A map of the Polish Union before 1772 (the date Poland was first divided), which stretched northward to the gates of Riga, eastward as far as Vitebsk, southeastward to the gates of Kiev, and southward to Lvov and Polodia, roughly described the historical boundaries of Yiddishland, for this was where speakers of Yiddish were concentrated. Formed upon a Germanic background (it evolved from Middle High German) and coupled with many Hebrew words (around 10% of the vocabulary), Yiddish also absorbed over the course of its history a fair number of slavisms (another 10 to 15% of its vocabulary) of Polish or Russian origin.

After the division of Poland let to that country’s disappearance between 1795 and 1918, Yiddishland was almost completely integrated within the Russian Empire (with the exception of Galicia, Bukovina, sub-Carpathian Ukraine and Transylvania, which all fell within Austria-Hungary) and hemmed inside the tcherta osiedlosti (residential zone), after a ukase issued by Catherine II imposed significant restrictions on movement, notably a ban on entering central Russia, Saint Petersburg, and Moscow. This state of affairs remained unchanged until the First World War.

Jews in Slonim, 1920’s (National Digital Archive)

The centers of Yiddishland were Vilnius (the “Jerusalem of Lithuania”), Warsaw (the Muranów district), Kraków (the Kazimierz suburb), Lódz (northern and central neighborhoods), Minsk, Lvov, lasi, Kishinev, Czernowitz, and Odessa. This “nation” was characterized most of all by the shtetlach, small rural towns where Jews were a majority within clearly defined neighborhoods centered around the synagogue and the narketplace, where the community gathered and traded with the non-Jewish world as well. There existed countless shtetlach, whose names still vividly evoke Jewish life in the region: Lubartów, Chelm, Szczebrzeszyn, Wlodawa, Zamósc, Raziechów, Sambor, Drohobycz, Brody, Belz, Bursztyn, Brzezany, Kremenets, Sadgora, Kossov, Wyznitz, Czortków, lasi, Bershad, Berdichev, Pinsk, Borboujsk, Baranovichi, Slonim, Vitebsk, Dvinsk, Tykocin… In each of these towns can still be found traces of times past: synagogues, cemeteries, marketplaces, old mikva’ot, typical houses with galleries and rectangular courtyards- a certain spirit of the place that endures even after the extinction of its residents. Architecturally, one of the best preserved examples is found in Tykocin, near Bialystok, with its two Christian and Jewish districts clearly demarcated, the synagogue and church at the center of each neighborhood, the marketplace between the two, and the two cemeteries at the far ends.

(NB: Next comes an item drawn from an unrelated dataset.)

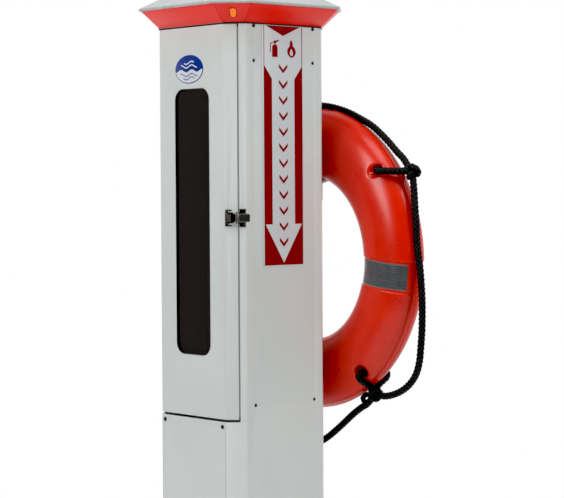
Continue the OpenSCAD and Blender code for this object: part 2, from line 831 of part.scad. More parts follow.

Marc Chagall, Retour de la Synagogue (Back from the Synagogue), 1925-1927

The shtetl was the birthplace of a rich culture that, beyond folklore, achieved veritable nobility and formed a common heritage: Yiddish literature through nineteenth-century founders Sholem Aleichem, Itzhak Leybush Peretz, and Mendele Moykher Sforim and twentieth-century poets such as Glatstein, Gebirtig, and katzenelson, as well as the works of Nobel Prize winner Isaac Bashevis Singer; painting depicting life in the shtetl, culminating in the masterpieces of Chagall; photography by Vishniac or even Alter Kacyzne; music through Yiddish songs (like “Mayn Shtetele Belz”, “Di Yiddishe Mame”, “Kinderyorn”, “Az der Rebbe Tanzt”, and “Rabbi Elimelech”) but especially through musical comedies like Fiddler on the Roof (or Anatevka) by Jerry Bock or, more generally, the Klezmer tradition, which is experiencing a strong revival today. All these artistic expressions have idealized the shtetl in present-day consciousness as a place of well-being, a warm atmosphere with its joys and sorrows, an idealization all the stronger now that this world is forever lost, swallowed up for eternity by the Shoah.

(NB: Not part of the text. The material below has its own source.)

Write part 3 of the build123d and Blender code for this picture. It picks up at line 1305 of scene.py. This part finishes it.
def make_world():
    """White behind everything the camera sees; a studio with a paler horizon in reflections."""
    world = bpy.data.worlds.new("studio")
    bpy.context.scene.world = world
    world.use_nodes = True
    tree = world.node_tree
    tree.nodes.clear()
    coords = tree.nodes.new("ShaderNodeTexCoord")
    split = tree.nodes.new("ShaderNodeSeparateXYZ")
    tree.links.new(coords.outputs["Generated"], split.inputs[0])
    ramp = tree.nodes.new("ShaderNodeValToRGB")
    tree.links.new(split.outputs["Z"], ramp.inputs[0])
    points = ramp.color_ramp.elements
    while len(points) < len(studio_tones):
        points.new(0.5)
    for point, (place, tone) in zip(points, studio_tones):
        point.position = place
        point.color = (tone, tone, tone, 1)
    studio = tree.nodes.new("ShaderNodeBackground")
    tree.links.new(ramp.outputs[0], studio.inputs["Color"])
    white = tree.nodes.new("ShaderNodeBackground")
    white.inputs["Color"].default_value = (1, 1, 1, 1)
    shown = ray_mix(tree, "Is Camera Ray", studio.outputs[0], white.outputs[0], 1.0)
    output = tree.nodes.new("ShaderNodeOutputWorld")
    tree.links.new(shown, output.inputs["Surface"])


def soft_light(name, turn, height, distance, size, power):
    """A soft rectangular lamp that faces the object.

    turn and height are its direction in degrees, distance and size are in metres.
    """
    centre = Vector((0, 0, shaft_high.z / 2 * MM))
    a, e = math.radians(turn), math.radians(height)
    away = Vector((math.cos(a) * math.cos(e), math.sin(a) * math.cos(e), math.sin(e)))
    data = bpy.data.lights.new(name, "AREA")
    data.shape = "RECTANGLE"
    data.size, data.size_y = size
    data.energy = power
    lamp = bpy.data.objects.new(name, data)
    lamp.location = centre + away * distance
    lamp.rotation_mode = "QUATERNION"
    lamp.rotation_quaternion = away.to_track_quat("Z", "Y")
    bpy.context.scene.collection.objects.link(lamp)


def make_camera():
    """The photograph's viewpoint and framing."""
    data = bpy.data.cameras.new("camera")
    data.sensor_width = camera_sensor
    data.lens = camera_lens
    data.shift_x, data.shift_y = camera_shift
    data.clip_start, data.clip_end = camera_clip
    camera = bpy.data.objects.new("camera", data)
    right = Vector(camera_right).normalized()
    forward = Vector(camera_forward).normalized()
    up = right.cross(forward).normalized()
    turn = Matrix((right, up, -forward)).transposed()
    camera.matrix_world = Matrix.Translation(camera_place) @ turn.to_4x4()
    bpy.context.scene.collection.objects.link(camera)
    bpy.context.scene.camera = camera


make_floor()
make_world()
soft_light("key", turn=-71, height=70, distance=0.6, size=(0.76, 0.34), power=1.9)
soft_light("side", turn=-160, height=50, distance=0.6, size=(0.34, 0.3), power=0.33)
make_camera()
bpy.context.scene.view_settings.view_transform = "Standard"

Life in the shtetl was far from idyllic: Jews suffered unemployment, insecurity, pogroms, and ignorancem resulting in heavy emigration, from the late nineteenth century through the 1930s.

In northern Yiddishland (Lithuania, Belarus, northeast Poland), the Gaon of Vilna (now called Vilnius) had a determining influence on Jewish life, in the form of an orthodoxy respectful of the letter of the law and the commandments, but open to a certain form of rationalism (the Haskalah). In southern Yiddishland (southern Poland, Ukraine, Bessarabia), Hasidism began to develop in the mid-eighteenth century, a mystical, anti-Enlightenment movement seeking to revive Judaism’s original fervor by sending its practitioners into trances and promising immediate contact with God. It was centered around the charismatic tsadikim, who in turn built around themselves veritable courts and a new form of orthodoxy.

Today, Yiddishland exists only in memory, in its intellectual creations and the artistic and cultural expressions, and in the hearts and songs of those who strive to breathe life back into both its spirit and letter. Revisiting this bygone world resembles an archaeological dig through both real terrain and memory itself.